Esploratore (@esploratore1)
21st December 2024, 2:11
Hopefully you mean combining 2021, 2022 and 2023, because 2023 taken in isolation was no better than what gasly or albon did.
Esploratore (@esploratore1)
21st December 2024, 2:11
The reason he got 2nd in the championship was the dominant car, which the other 2 drivers didn’t have.
Esploratore (@esploratore1)
21st December 2024, 2:13
2023 Formula 1 driver rankings #20: Sergio Perez
Formula 1
Not just me btw, this very website!
Unicron (@unicron2002)
18th December 2024, 23:58
Excellent article after the unsurprising announcement today. Of course like us all, Checo was a flawed man. But let us not today dwell on his faults, his mistakes – but on his successes, on the days where he absolutely lit up the F1 world for all those watching.
I for one will not forget the joy of seeing him only just fall short of grabbing a win from Alonso at a damp Sepang in 2012, but the real highlight is that incredible race on the high speed, one-off Sakhir race of 2020 where it finally all came together for him and he showed his greatness that night. Bravo for that.
Deerhunter
19th December 2024, 3:28
Man, I was there for the 2012 Malaysian Grand Prix, and seeing Perez bringing Peter Sauber to tears was probably the highlight of the year.
Ditto with Maldonado and Frank Williams later in Catalunya.
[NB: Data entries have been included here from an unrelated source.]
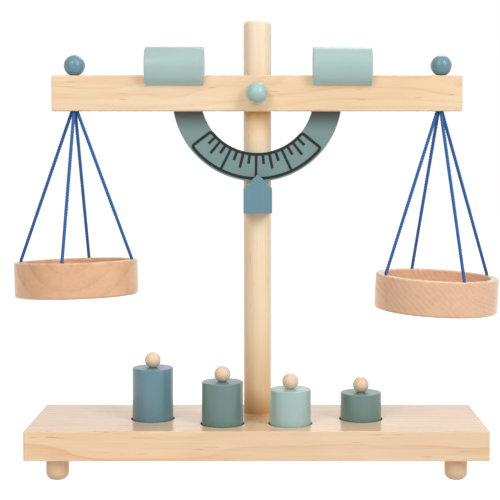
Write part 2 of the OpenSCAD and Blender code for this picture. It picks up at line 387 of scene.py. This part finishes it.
def linear(code):
    """The shader's colour for an sRGB hex code."""
    parts = [int(code[i:i + 2], 16) / 255 for i in (1, 3, 5)]
    return (*[p / 12.92 if p <= 0.04045 else ((p + 0.055) / 1.055) ** 2.4 for p in parts], 1)


class Finish:
    """A material with one Principled shader, and short ways to add nodes to it."""

    def __init__(self, name, **sockets):
        self.material = bpy.data.materials.new(name)
        self.material.use_nodes = True
        self.tree = self.material.node_tree
        self.shader = self.tree.nodes["Principled BSDF"]
        for key, value in sockets.items():
            self.shader.inputs[key.replace("_", " ")].default_value = value

    def node(self, kind, inputs=(), **settings):
        made = self.tree.nodes.new("ShaderNode" + kind)
        for key, value in settings.items():
            setattr(made, key, value)
        for key, value in dict(inputs).items():
            if isinstance(value, bpy.types.NodeSocket):
                self.tree.links.new(value, made.inputs[key])
            else:
                made.inputs[key].default_value = value
        return made

    def math(self, operation, *values, clamp=False):
        return self.node("Math", enumerate(values), operation=operation, use_clamp=clamp).outputs[0]

    def stretched(self, vector, scale):
        return self.node("Mapping", {"Vector": vector, "Scale": scale}).outputs[0]

    def noise(self, vector, scale=1.0, detail=2.0, roughness=0.5):
        inputs = {"Vector": vector, "Scale": scale, "Detail": detail, "Roughness": roughness}
        return self.node("TexNoise", inputs).outputs[0]

    def ramp(self, value, stops, interpolation="LINEAR"):
        """A colour or a grey for each value, from stops of (position, colour or grey)."""
        made = self.node("ValToRGB", {"Fac": value})
        made.color_ramp.interpolation = interpolation
        while len(made.color_ramp.elements) < len(stops):
            made.color_ramp.elements.new(0.5)
        for element, (position, colour) in zip(made.color_ramp.elements, stops):
            element.position = position
            element.color = linear(colour) if isinstance(colour, str) else (colour, colour, colour, 1)
        return made.outputs[0]

    def between(self, value, low, high, to_low, to_high):
        inputs = {"Value": value, "From Min": low, "From Max": high, "To Min": to_low, "To Max": to_high}
        return self.node("MapRange", inputs).outputs[0]

    def mix(self, factor, first, second, blend="MIX"):
        first, second = (linear(c) if isinstance(c, str) else c for c in (first, second))
        inputs = {0: factor, 6: first, 7: second}
        return self.node("Mix", inputs, data_type="RGBA", blend_type=blend).outputs[2]

    def vary(self, tone, noise, amount, clamp=False):
        """The tone, moved up and down by the noise."""
        return self.math("MULTIPLY_ADD", self.math("SUBTRACT", noise, 0.5), amount, tone, clamp=clamp)

    def shaded(self, colour, painted_light_and_shade):
        """The colour with painted shade and painted light on the front: darker where corners shade it,
        lighter where pale wood lights it.

        Each shade is (full, gone, tint): the heights where it is full and where it has faded out. It holds a
        little way past its full height, behind what casts it.
        """
        if not painted_light_and_shade:
            return colour
        holds = 1.8
        fade = 1.3
        place = self.node("TexCoord")
        height = self.node("SeparateXYZ", {0: place.outputs["Object"]}).outputs[2]
        facing = self.node("SeparateXYZ", {0: place.outputs["Normal"]}).outputs[1]
        front = self.between(facing, 0.1, -0.4, 0, 1)
        for full, gone, tint in painted_light_and_shade:
            end = full + holds * (full - gone)
            near = self.math("POWER", self.between(height, gone, full, 0, 1), fade)
            inside = self.math("COMPARE", height, (gone + end) / 2, abs(end - gone) / 2)
            amount = self.math("MULTIPLY", self.math("MULTIPLY", near, front), inside)
            colour = self.mix(amount, colour, (*tint, 1), "MULTIPLY")
        return colour

    def bump(self, height, strength, distance):
        made = self.node("Bump", {"Height": height, "Strength": strength, "Distance": distance})
        self.tree.links.new(made.outputs[0], self.shader.inputs["Normal"])

    def set(self, **sockets):
        for key, socket in sockets.items():
            self.tree.links.new(socket, self.shader.inputs[key.replace("_", " ")])
        return self.material


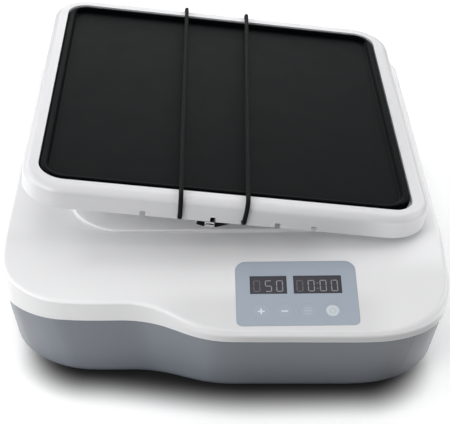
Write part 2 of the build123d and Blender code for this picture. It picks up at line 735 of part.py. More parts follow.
with BuildPart() as power_inlet:
    with BuildSketch(Plane.XZ.offset(-209.5)):
        with Locations((120, 37)):
            RectangleRounded(34, 27, 2)
    extrude(amount=2.3)
    with BuildSketch(Plane.XZ.offset(-207.2)):
        with Locations((120, 37)):
            Rectangle(28, 20)
    extrude(amount=22)
    with BuildSketch(Plane.XZ.offset(-209.5)) as well:
        with Locations((120, 37)):
            Rectangle(24.6, 16.6)
        chamfer(well.vertices().group_by(Axis.Y)[0], 4)
    extrude(amount=17, mode=Mode.SUBTRACT)
    with BuildSketch(Plane.XZ.offset(-193)):
        with Locations((113, 35), (127, 35), (120, 40)):
            Rectangle(1.84, 4.24)
    extrude(amount=9, mode=Mode.SUBTRACT)
    fillet(power_inlet.faces().filter_by(Axis.Y).sort_by(Axis.Y)[-1].outer_wire().edges(), 0.6)
save(power_inlet.part, "power_inlet")

with BuildPart() as inlet_pins:
    with BuildSketch(Plane.XZ.offset(-206)):
        with Locations((113, 35), (127, 35), (120, 40)):
            Rectangle(1.8, 4.2)
    extrude(amount=29)
    chamfer(inlet_pins.faces().filter_by(Axis.Y).group_by(Axis.Y)[-1].edges(), 0.4)
save(inlet_pins.part, "inlet_pins")

with BuildPart() as power_switch_frame:
    with BuildSketch(Plane.XZ.offset(-209.2)):
        with Locations((70, 37)):
            RectangleRounded(31, 17, 1.5)
    extrude(amount=2.0)
    with BuildSketch(Plane.XZ.offset(-207.2)):
        with Locations((70, 37)):
            Rectangle(27, 13)
    extrude(amount=17)
    with BuildSketch(Plane.XZ.offset(-209.2)):
        with Locations((70, 37)):
            Rectangle(23.2, 10.4)
    extrude(amount=14, mode=Mode.SUBTRACT)
    with BuildSketch(Plane.XZ.offset(-190.2)):
        with Locations((62, 37), (70, 37), (78, 37)):
            Rectangle(0.8, 4.8)
    extrude(amount=8)
save(power_switch_frame.part, "power_switch_frame")

# rocker: two faces meeting at a shallow valley, pressed in on its left
SW_Y, SW_A = 198.8, 6.0
with BuildPart() as power_rocker:
    with BuildSketch(Plane.XY.offset(37 - 4.9)):
        with BuildLine():
            Polyline((-10.7, 1.0), (10.7, 1.0), (10.7, 9.2), (0, 7.6), (-10.7, 9.2), close=True)
        make_face()
        Circle(3.0)
    extrude(amount=9.8)
save(power_rocker.part, "power_rocker", Location((70, SW_Y, 0)) * Location((0, 0, 0), (0, 0, 1), -SW_A))

# ---------------------------------------------------------------- control panel, in the deck frame
WIN = ((36.2, 49.5, 30.0, 17.4), (76.35, 49.5, 39.2, 17.4))
KEYS = (("key_plus", 29.5), ("key_minus", 48.4), ("key_mode", 67.3), ("key_run", 87.0))
KEY_Y = 24.0
KEY_R = 7.05

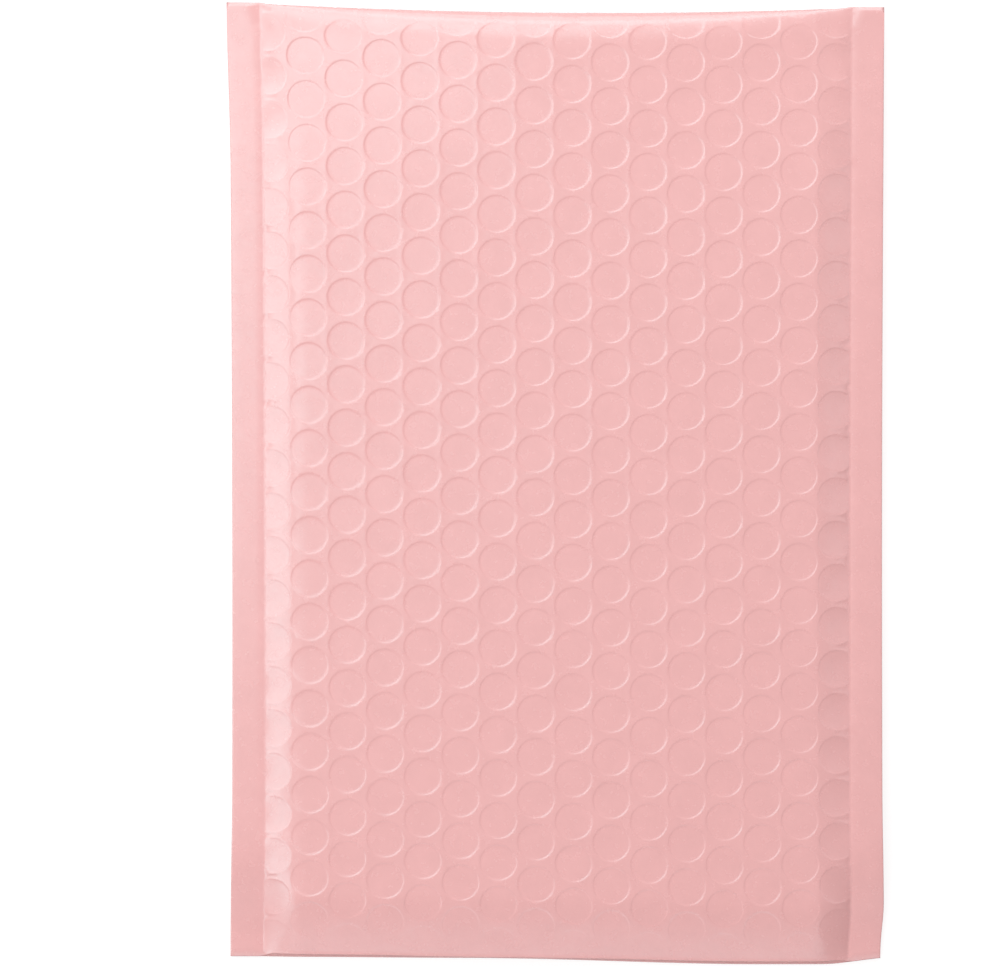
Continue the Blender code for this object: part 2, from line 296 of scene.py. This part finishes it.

Esploratore (@esploratore1)
21st December 2024, 2:15
I think sakhir 2020 is indeed a highlight, as the first win and in recovery conditions, a very special race, so was kinda expecting to see it around here, although I didn’t know it’d have made the top spot.
Obviously he was also without a seat (unfairly back then), so he really needed such a performance to convince red bull to get the (at the time) top team shot he deserved.